As with any AI agent, one should watch out for false positives or off-brand responses. Ava aims to respond like a human, but if a prospect asks an unexpected question, the AI’s answer could sometimes miss nuance. Artisan likely allows routing such cases to a human, but you’d want to keep an eye on how Ava handles complex replies until trust is built.
User Feedback: Early users of Artisan Ava have seen promising results. One user reported, “It just works! ... We’ve booked ten sales calls in about two months of using Artisan.” (coldreach.ai). That indicates Ava can indeed generate pipeline relatively quickly, validating the concept. The quality of messaging has been praised – emails feel human, which is crucial for engagement (coldreach.ai). On the improvement side, a user wished for better dashboard features, such as tracking exactly which leads responded positively, and excluding “remove me” replies from conversion metrics (coldreach.ai). This suggests that while Artisan automates the work, analytics and reporting might not yet be as granular as some users want – an area they might improve over time so you can deeply analyze performance.
In summary, Artisan AI (with Ava) is an innovative AI sales agent platform that not only automates outreach but does so in a way that mirrors having an actual SDR on your team.
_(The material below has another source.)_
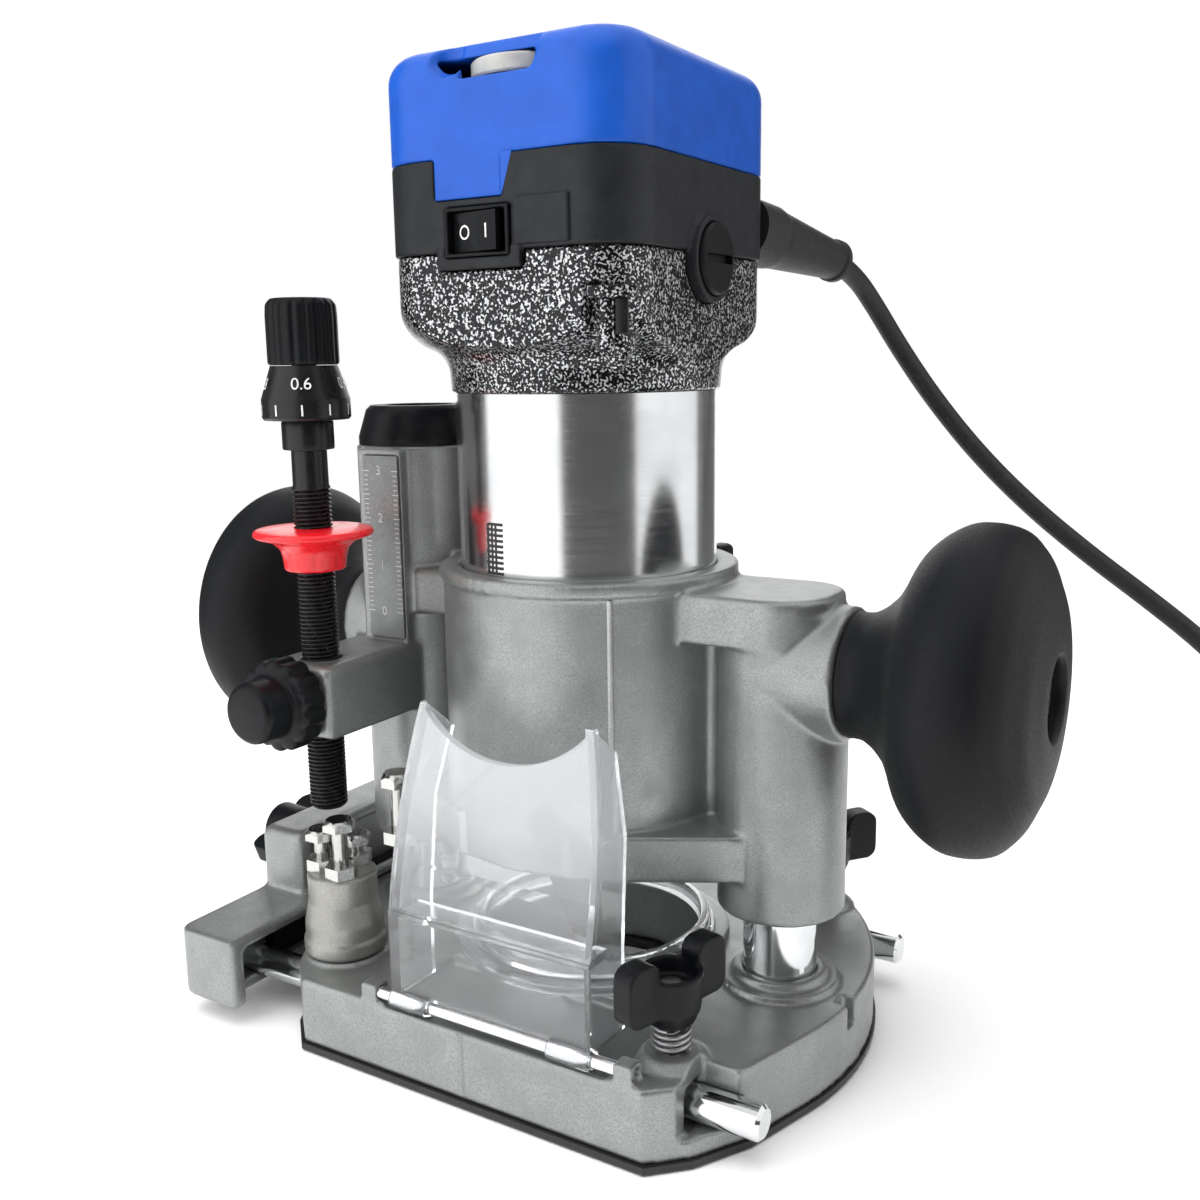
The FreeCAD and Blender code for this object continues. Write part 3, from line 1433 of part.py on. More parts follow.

It’s still maturing, but it showcases how AI agents can evolve beyond just sending emails to becoming integrated digital team members. For teams willing to be on the cutting edge – and to tolerate a bit of beta feel – Ava can deliver solid outbound results while offering a glimpse into the future of AI-driven sales processes.
6. 11x.ai (Alice)
11x.ai is a platform known for its “digital workers,” and Alice is their AI Sales Development Representative (SDR) designed for autonomous outbound sales. If Artisan offers AI employees, 11x is very much in the same vein – it provides AI agents like Alice (for outbound SDR tasks) and even others like Julian (for inbound lead follow-up), functioning together as a virtual team (11x.ai). Alice, specifically, is built to run your entire outbound workflow on autopilot, from identifying prospects to engaging them and booking meetings (reachinbox.ai). By late 2025, 11x.ai and Alice have garnered attention for being at the forefront of replacing the SDR role with AI, especially with claims of multi-channel outreach including email and even phone calls.
Key Capabilities: Alice by 11x is a fully autonomous outbound agent. She continually monitors millions of market signals – things like new funding announcements, job changes, technologies a company is using – to spot potential leads that fit your ideal profile (reachinbox.ai) (11x.ai). This means she doesn’t just work off a static list; Alice actively “hunts” for opportunities in the market, much like a savvy SDR would keep an ear to the ground. Once she identifies a prospect, she researches them by studying their digital footprint (website info, LinkedIn, etc.) and then crafts a contextually personalized outreach message. These messages adapt in real time; for example, if a prospect engages or if a new relevant news item appears about the company, Alice can tweak her follow-up messaging accordingly (reachinbox.ai) (11x.ai).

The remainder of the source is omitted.